My Survival Guide!
When I started shooting on a Blackmagic camera, I quickly learned two things:
- The image looks amazing
- It looks very flat straight out of the camera
That flat image used to panic me. Now I actually like it – because Blackmagic Log with Gen 5 colour science gives you loads of control if you approach it calmly.
This is the workflow that finally made grading Blackmagic footage make sense.
Understand What Blackmagic Log Is Doing
Blackmagic Log is designed to preserve as much dynamic range as possible. That’s why it looks washed out – the information is there, it just hasn’t been shaped yet. With Gen 5 colour science, skin tones are already in a good place, which means your job is mostly about exposure, contrast, and not ruining what the camera captured.
Start With a Colour Space Transform (or LUT)
The moment Resolve became less scary for me was when I stopped trying to grade log footage by eye alone. My preferred method is a Colour Space Transform (CST) node:
- Input Colour Space: Blackmagic Design Wide Gamut
- Input Gamma: Blackmagic Design Film Gen 5
- Output Colour Space: Rec.709
- Output Gamma: Gamma 2.4
This converts the image into something that looks “normal” – without baking in a heavy look.
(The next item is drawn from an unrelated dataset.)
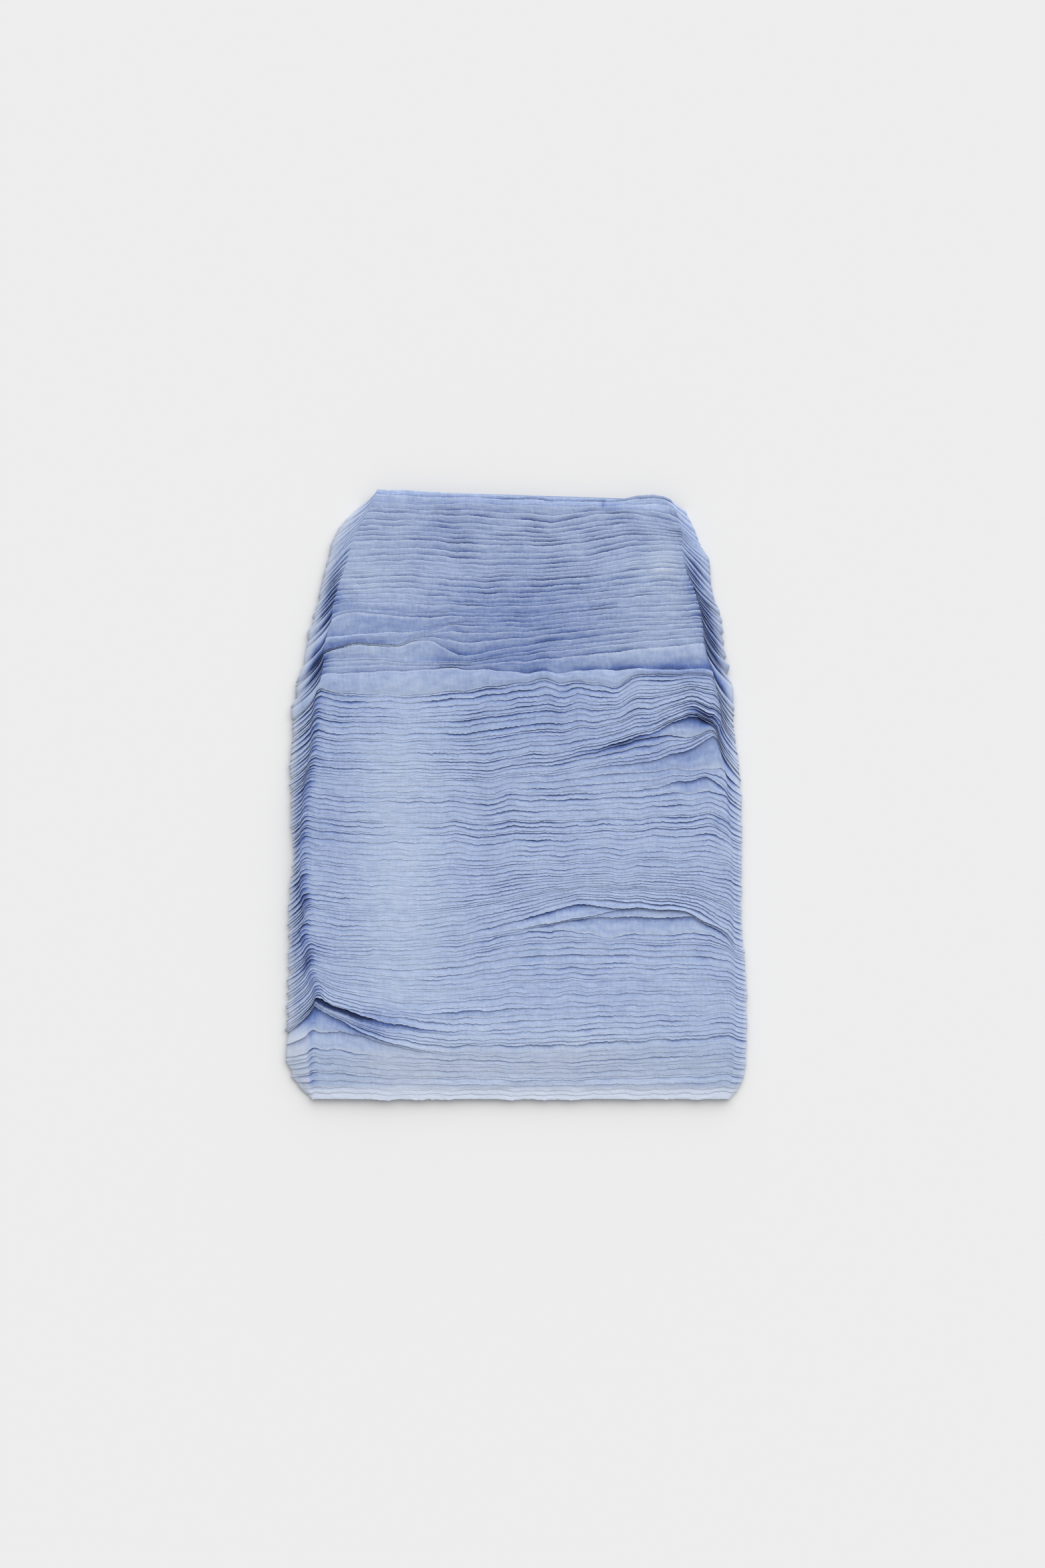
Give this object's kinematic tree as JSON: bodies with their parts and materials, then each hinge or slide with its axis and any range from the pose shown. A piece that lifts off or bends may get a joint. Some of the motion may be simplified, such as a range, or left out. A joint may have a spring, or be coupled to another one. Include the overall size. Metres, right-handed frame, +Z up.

If you prefer LUTs, Blackmagic’s official Gen 5 LUTs are a good starting point, but CSTs give you more control and flexibility.
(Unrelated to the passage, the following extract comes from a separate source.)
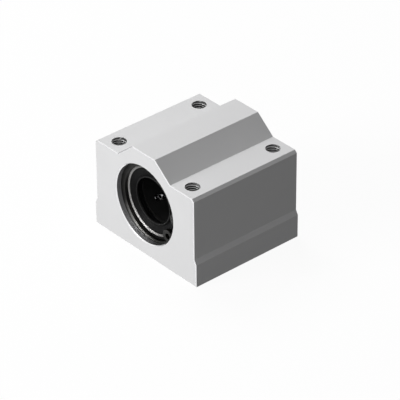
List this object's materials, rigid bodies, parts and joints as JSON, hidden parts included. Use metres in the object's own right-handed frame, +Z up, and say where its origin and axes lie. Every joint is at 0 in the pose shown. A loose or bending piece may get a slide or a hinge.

A Simple Resolve Node Diagram (but in words)
Here’s the basic node structure I use for almost every Blackmagic project. Think of each node as doing one job only.
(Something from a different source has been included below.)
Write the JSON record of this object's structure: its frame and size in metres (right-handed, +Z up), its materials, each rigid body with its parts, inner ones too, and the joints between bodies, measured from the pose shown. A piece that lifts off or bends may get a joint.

- Node 1 – Noise Reduction (optional)
Only if needed. It’s better to do this first, while the image is still flat. - Node 2 – Primary Balance
Adjust exposure and white balance using lift, gamma, gain, and offset. This is where you fix problems. - Node 3 – Colour Space Transform
Convert Blackmagic Log / Gen 5 into Rec.709. This gives the image contrast and saturation. - Node 4 – Contrast and Pivot
Fine-tune contrast after the CST. Small adjustments go a long way here. - Node 5 – Skin Tone Adjustments
Use qualifiers or curves gently. Gen 5 skin tones are good already – don’t overwork them. - Node 6 – Creative Look
Any stylistic changes live here. If you turn this node off, the image should still look correct.
If something looks wrong, you can instantly see which node caused it – and fix it without breaking everything.
Expose for Skin, Not the Lights
Stage lights, windows, and practicals will clip. That’s normal. What matters is skin tone. I rely heavily on scopes:
- Waveform to keep faces around 55–65 IRE
- Vectorscope to check skin tone alignment
- RGB Parade to avoid colour casts
Gen 5 colour science is very forgiving if you protect faces.
Don’t Over-Saturate Blackmagic Footage
Blackmagic colours are rich already. Adding too much saturation quickly makes footage look artificial. A good rule I use:
- Increase contrast first
- Add saturation last
- Then reduce it slightly
If you’re unsure, you’ve probably already pushed it too far.
Match Shots Before You Get Creative
Before adding any “look”, I always:
- Match exposure across angles
- Match white balance
- Check skin tones shot to shot
Resolve’s split-screen and scopes make this much easier – use them.
Final Thought
Blackmagic Log footage isn’t meant to look good straight away. It’s meant to give you options. Once you treat colour grading as a series of small, sensible steps – rather than a creative panic – Resolve becomes enjoyable instead of intimidating.
Fix first. Shape second. Style last.